Governor Ifeanyi Ugwuanyi’s senior special adviser on religious matters, Chinedu Nwoye, has declared that there will be no peace in Nigeria because President Muhammadu Buhari and some northern governors are celebrating “repentant” bandits.
Mr Nwoye said this while speaking on International Day of Peace on Wednesday.
He stressed that peace was pivotal for lasting and sustainable development, adding that there was no justice for victims of rape, kidnapping and killing in Nigeria.
“How do you expect a woman who is impregnated while in captivity or living with HIV or whose future is being destroyed to be peaceful when the government celebrates with the repentant bandits,” Mr Nwoye said. “As far as political thieves and those that cause us pain have not been punished, we are not expecting a lasting peace in Nigeria.”

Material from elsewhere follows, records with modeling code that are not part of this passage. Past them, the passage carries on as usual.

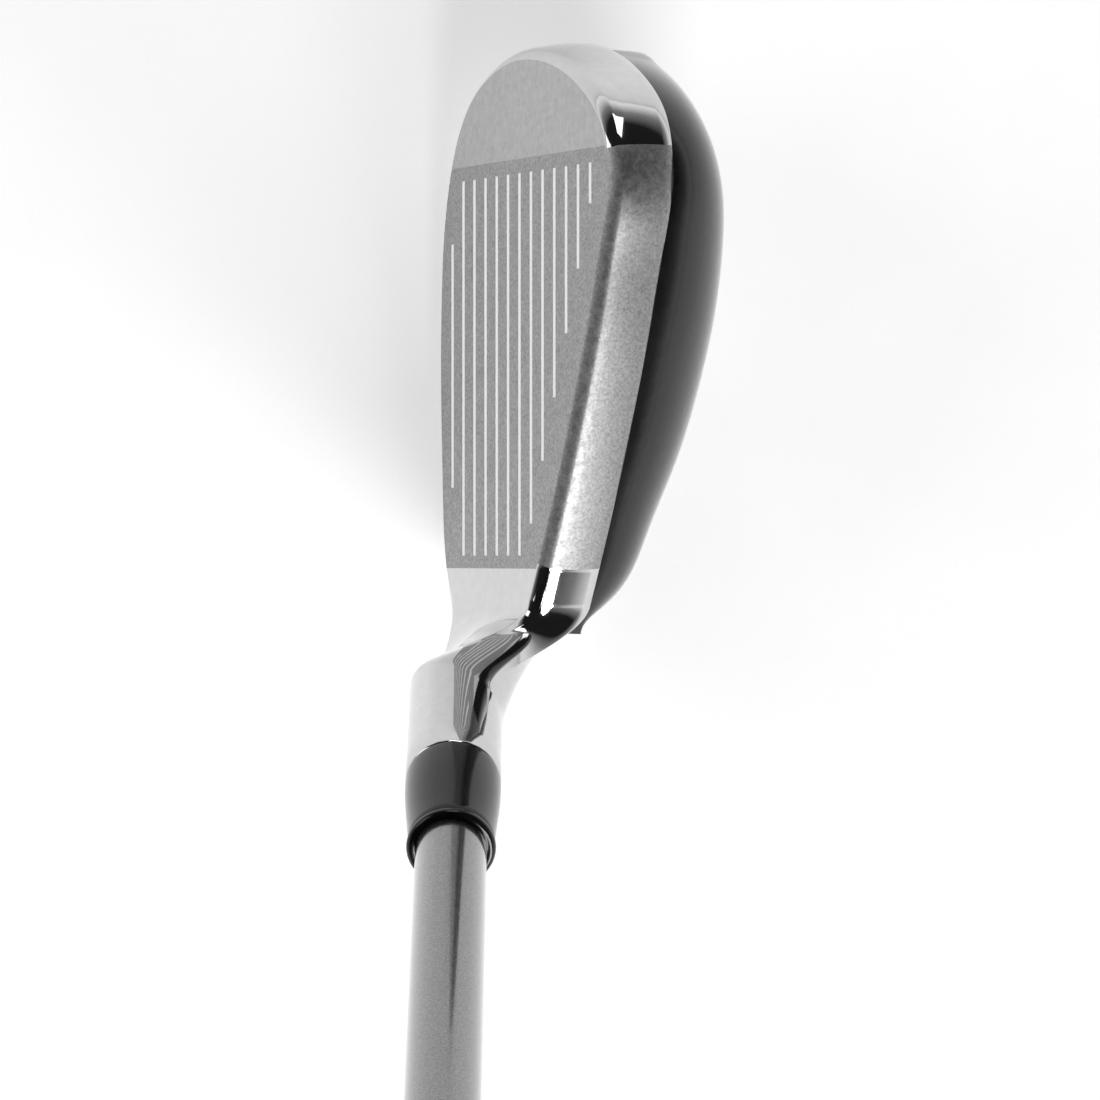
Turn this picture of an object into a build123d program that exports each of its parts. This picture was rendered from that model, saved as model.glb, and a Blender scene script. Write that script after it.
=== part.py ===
"""Right-handed hybrid-iron golf club, standing at address.

The head rests on its sole at the origin. +X runs from heel to toe, +Y towards the target and +Z up, so the
shaft leans towards -X at the lie angle. Every length is in millimetres.
"""
from build123d import *
from math import cos, radians, sin
import os

os.makedirs("parts", exist_ok=True)

# ---------------------------------------------------------------- driving dimensions
lie = 62.0
loft_angle = 27.0
hand_x = -28.0  # where the shaft's axis meets the ground, measured from the sole's contact point
hand_y = 12.0

face_edge_y = hand_y + 3.0  # the leading edge, at the middle of the face
face_edge_z = 4.4
frame_depth = 9.0  # the cast frame, measured square to the face
heel_line_x = hand_x - 0.6  # heel end of the scored zone
heel_x = hand_x - 6.0  # heel end of the frame, where the neck begins
toe_line_x = hand_x + 56.6  # toe end of the scored zone
face_thickness = 2.4
face_round = 1.5  # width and depth of the bevel round the face
wall = 1.4
crown_bulge = 19.3  # greatest depth of the hollow back behind the frame

hosel_radius = 6.43
hosel_top = 62.0  # distance up the shaft's axis from the ground
bore_depth = 28.0
tip_radius = 4.7
glue_gap = 0.1

ferrule_length = 17.5
ferrule_small_radius = 5.6
ferrule_lip = 1.1

club_length = 978.0
shaft_tip_wall = 1.6
shaft_butt_radius = 7.6
shaft_butt_wall = 0.9
parallel_tip = 110.0
grip_length = 267.0
grip_mouth_radius = 9.6
grip_butt_radius = 13.2
cap_height = 4.0
cap_radius = 14.4
vent_radius = 2.5

groove_count = 13
groove_pitch = 3.56
groove_first_v = 4.35
groove_width = 0.9
groove_depth = 0.45
paint_depth = 0.4

# ---------------------------------------------------------------- shared frames
depth_dir = (0, -cos(radians(loft_angle)), -sin(radians(loft_angle)))
face_plane = Plane(origin=(0, face_edge_y, face_edge_z), x_dir=(1, 0, 0), z_dir=depth_dir)
shaft_dir = (-cos(radians(lie)), 0, sin(radians(lie)))
shaft_plane = Plane(origin=(hand_x, hand_y, 0), x_dir=(sin(radians(lie)), 0, cos(radians(lie))), z_dir=shaft_dir)


def up_face(depth, z):
    """The way up the face at which a point that far behind it is at height z."""
    return (z - face_edge_z + depth * sin(radians(loft_angle))) / cos(radians(loft_angle))


def back_bulge(x):
    """Depth of the hollow back behind the frame: widest towards the toe, fading at the heel."""
    from_widest = x - (hand_x + 40.0)
    reach = 60.0 if from_widest < 0 else 45.0
    fade = min(1.0, (x - hand_x + 11.0) / 7.5)
    return crown_bulge * fade * (1 - (from_widest / reach) ** 2)


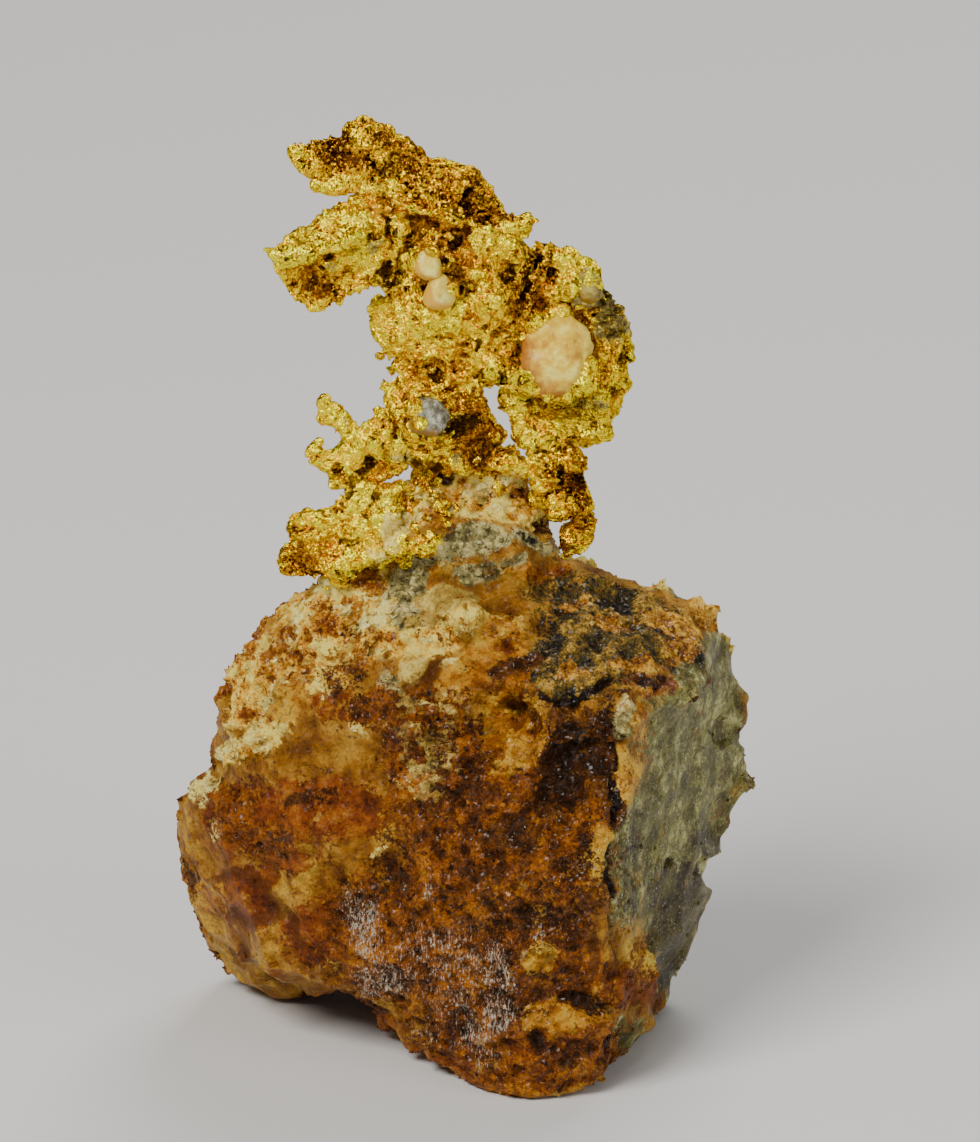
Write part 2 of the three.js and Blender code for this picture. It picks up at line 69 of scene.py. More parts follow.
def noise(points, size, seed):
    """Smooth noise from -1 to 1, with a bump about every `size` millimetres."""
    scaled = points / size
    cell = np.floor(scaled).astype(np.int64)
    t = (scaled - cell).astype(np.float32)
    t = t * t * (3 - 2 * t)
    total = np.zeros(len(points), np.float32)
    for dx, dy, dz in np.ndindex(2, 2, 2):
        weight = (t[:, 0] if dx else 1 - t[:, 0]) * (t[:, 1] if dy else 1 - t[:, 1])
        weight = weight * (t[:, 2] if dz else 1 - t[:, 2])
        total += weight * hashed(cell[:, 0] + dx, cell[:, 1] + dy, cell[:, 2] + dz, seed)
    return 2 * total - 1


def layered(points, size, seed, layers=3):
    """Noise with finer and weaker noise on top, from about -1 to 1."""
    return sum(noise(points, size / 2**n, seed + n) / 2**n for n in range(layers)) / 1.6


def scoops(points, size, seed, stretch=(1, 1, 1)):
    """Shallow hollows about `size` across with sharp ridges between them, mostly from -0.2 to 0.8."""
    scaled = (points / (size * np.array(stretch))).astype(np.float32)
    base = np.floor(scaled).astype(np.int64)
    lowest = np.full(len(points), 9, np.float32)
    for step in np.ndindex(3, 3, 3):
        cell = base + (np.array(step) - 1)
        gap = scaled - cell - np.stack([hashed(*cell.T, seed + axis) for axis in range(3)], 1)
        lean = 2 * np.stack([hashed(*cell.T, seed + 3 + axis) for axis in range(3)], 1) - 1
        lowest = np.minimum(lowest, (gap * gap).sum(1) + 0.9 * (gap * lean).sum(1))
    return lowest + 0.15


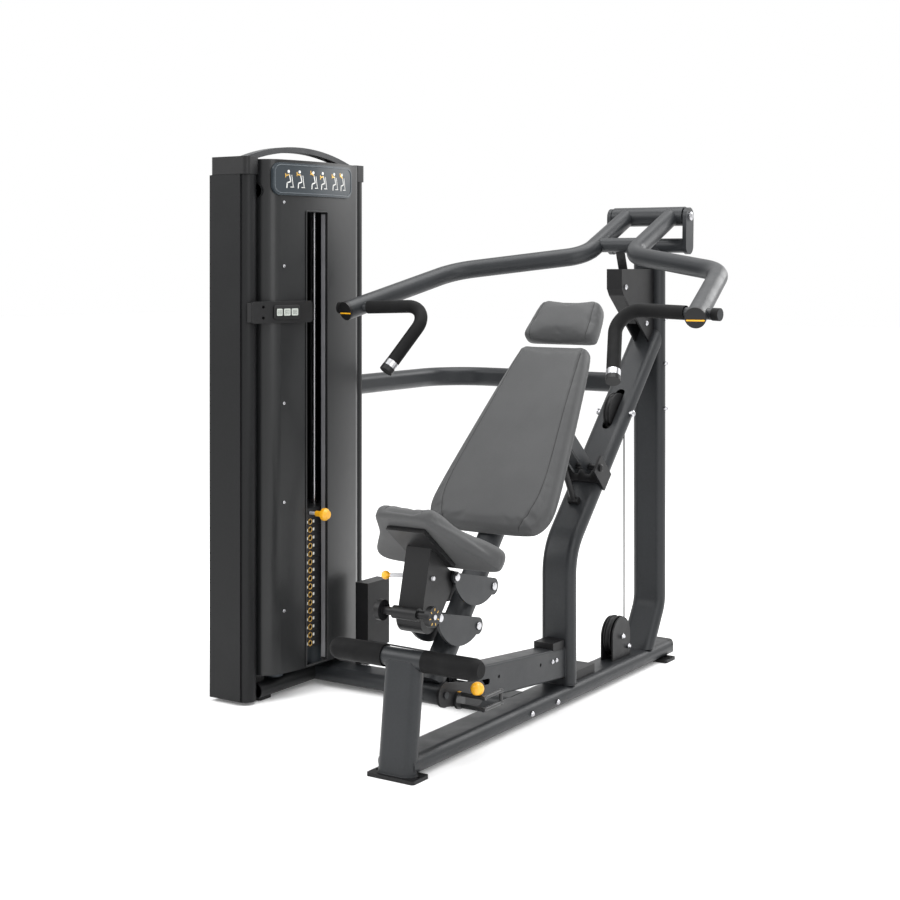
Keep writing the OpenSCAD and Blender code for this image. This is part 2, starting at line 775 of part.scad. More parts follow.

For Nigerians to have peace, he said, there must be respect for the constitution and the principle of federal character. The Enugu official noted that the agitations by the various groups and nationalities, especially in the South-East, were due to a lack of representation in the security and many government sectors.
However, Mr Nwoye, the bishop at the Christ Ascension Church, Enugu, added that violence became prevalent because many Nigerians felt marginalised.
“Allowing youths, especially those at tertiary institutions, to stay at home for a year, the government is calling for violence which is an enemy to peace,” he said.
Mr Nwoye warned against taking up arms against the government.
“What we want are security and welfare, but where the government failed to protect its citizens, they are calling for violence, not peace. Until those causing problems in this country are arrested, there will be no peace,” Mr Nwoye stressed.
Also, he urged the Buhari regime to uphold justice, fairness and equity in the distribution of national appointments and resources to ensure peaceful co-existence among Nigerians.
However, Mr Nwoyr urged Nigerians to embrace peace and cohabit with one another, stressing that their grievances could be settled through round table discussions.